Alain L., 56 ans, a été condamné à trois ans de prison, dont le moitié avec sursis, par le tribunal correctionnel de Toulon pour des maltraitances au préjudice d'un adolescent âgé de 15 ans, entre le 18 février et le 13 mars 2019.
Cet aide-soignant était en poste à l'hôpital San Salvadour, un établissement de l'Assistance publique-Hôpitaux de Paris (AP-HP), basé à Hyères. "J'ai honte de ce que j'ai fait, je reconnais les faits", a-t-il déclaré à la barre du tribunal.
La victime, atteinte de troubles neurologiques importants, était dans l'incapacité de dénoncer les faits. Ce sont ses parents qui ont révélé son martyre après avoir dissimulé une caméra, pendant une semaine, dans la chambre d'hôpital occupée par leur fils.
"Yvan (son prénom a été modifié) était beaucoup plus distant, plus renfermé, a témoigné le père de l'adolescent qui pense avoir aussi décelé "de la tristesse" chez son fils. On pressentait qu'il se passait quelque chose..."
Depuis qu'il avait été placé dans un autre service, le garçon présentait des ecchymoses sans que l'hôpital ne soit en mesure de fournir des explications.
"La direction nous a dit: "sans éléments probants, on ne peut rien faire"", ont affirmé les parents de l'adolescent pour justifier leur démarche: "J'ai pris l'initiative de dire [à mon mari], "on va mettre une caméra"", a indiqué la mère de Yvan.
Des scènes dégradantes et humiliantes
Les images diffusées - à huis clos - dans la salle d'audience du tribunal montrent l'aide-soignant s'en prendre au garçon chaque nuit. Le patient, alors qu'il était sous tranquillisants, était réveillé "brutalement" chaque soir par Alain L.
Yvan, qui porte une couche, a été tiré de son lit pour être changé à même le sol. L'aide-soignant l'a également empêché de dormir en plaçant son visage sous la lumière.
Un autre soir, Alain L. a élevé le lit (à hauteur réglable) de Yvan de sorte que celui-ci, assommé de neuroleptiques et s'accrochant au drap qui dépassait, ne parvenait pas à se coucher. "Tu vas faire le mur des pompiers, allez vas-y!", lui lançait alors son tortionnaire.
"Yvan est capable de s'opposer, là il ne l'a pas fait, a souligné l'avocate de ses parents. Il ne l'a pas fait parce qu'il avait peur."
Une "perversion inqualifiable"
L'aide-soignant a expliqué qu'il privait le jeune patient de sommeil pour que celui-ci se réveille le plus tard possible. Le tort de Yvan? Il réveillait, avec "ses balbutiements", ses voisins de chambre parfois à 4 heures du matin...
Le comportement de l'aide-soignant relève d'une "perversion inqualifiable", selon les médecins qui ont visionné la vidéo.

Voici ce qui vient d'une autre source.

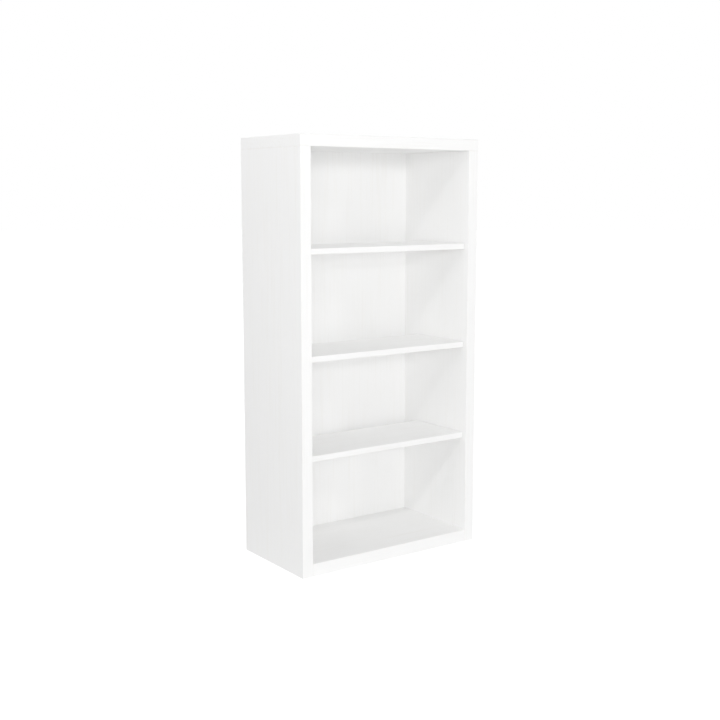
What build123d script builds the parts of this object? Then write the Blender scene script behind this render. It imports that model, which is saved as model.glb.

La direction a mis à pied son employé (actuellement en arrêt maladie) dès qu'elle a eu connaissance de ces images.
"Ce n'est pas digne d'un homme." Le procureur Jean-Jacques Gauthier a dénoncé "un comportement inhumain" et a comparé le prévenu à "un barbare". "Soignant ça?, a-t-il lancé en pointant Alain L. du doigt, c'est une plaisanterie!"
Un soignant dépressif au bord du burn out
En défense, Me Jonathan Haddad, a fait le portrait d'un aide-soignant en proie à "un syndrome dépressif depuis 2001", "un homme au bord du burn out [affecté] dans un service le plus difficile", après trente ans d'une carrière sans tâche.
"On ne le voit pas être maltraitant avec les autres patients, [avec Yvan] il n'y a jamais eu de coups", a souligné l'avocat toulonnais.
Le tribunal a assorti la condamnation du quinquagénaire de plusieurs obligations. Il devra suivre des soins, travailler et indemniser les victimes. Le préjudice de Yvan a été évalué à 8.000 euros, celui de ses parents à 4.000 euros chacun.
Alain L. est en outre frappé d'une interdiction définitive d'exercer une activité en lien avec des personnes vulnérables.